Whyte Wash

Whyte Wash

Following the most spectacular journalistic comeuppances since Dewey Defeats Truman,” I promised myself I’d lay off Maclean’s for a while. I lied.

After spending four months producing “coverage” of the Conrad Black trial that would have embarrassed Stalin, “The Editors” of Maclean’s, in a fit of Bonobian onanism, last Thursday patted themselves on the penis for having produced, in their words, coverage of the Conrad Black trial in Chicago that was “recognized by media critics around the globe as the most balanced and detailed available anywhere.” Around the globe? Most balanced? Even if by globe they meant The Globe and Mail, I couldn’t let it go. Even a naysaying nanny like me recognizes that Maclean’s is better these days—maybe the best iteration of the mag since the days of Newman, Gzowski, Lefolii et al. And I wager, given what I know of Ken Whyte, that tossing the word balanced in there was an act of knowing middle-finger mischief. Still there are limits to the provocateurs stance. Like, say, the truth.

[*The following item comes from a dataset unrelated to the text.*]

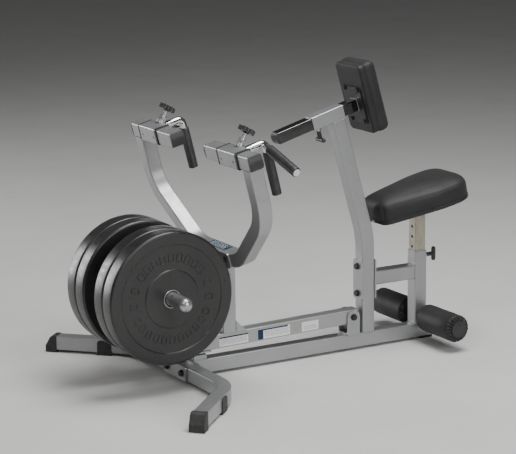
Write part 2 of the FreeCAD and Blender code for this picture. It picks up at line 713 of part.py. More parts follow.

Michael Cooke of the Chicago Sun-Times, and a former colleague of Whyte’s at the National Post, disagreed violently when I suggested that Whyte’s journalistic integrity was compromised by his accepting the hundred large from his Lordship. In fact, he called me a name I dare not repeat on this site. But on the subject of Maclean’s… er, quality control on its coverage of The Trial, Cooke was equally to the point. Maclean’s, he said, was “disastrously wrong” in all aspects of its analysis and prognostications regarding his Lordship’s prospects, a fault that might have been mitigated had anyone at Maclean’s spoken to “just about anybody in Chicago.” Aye, and there’s the rub, because in Ken Whyte’s mind the issue wasn’t what would happen but what should happen. For Whyte, like his spiritual forbear Ronald Reagan, facts are stupid things, and reporting them is at best an inconvenience. And never ever let them get in the way of a good story. In Whyte’s world there’s always a pony hidden under that pile of horseshit.

More power to him, I suppose, but the grim facts remain. Dewey didn’t win, and neither did Conrad.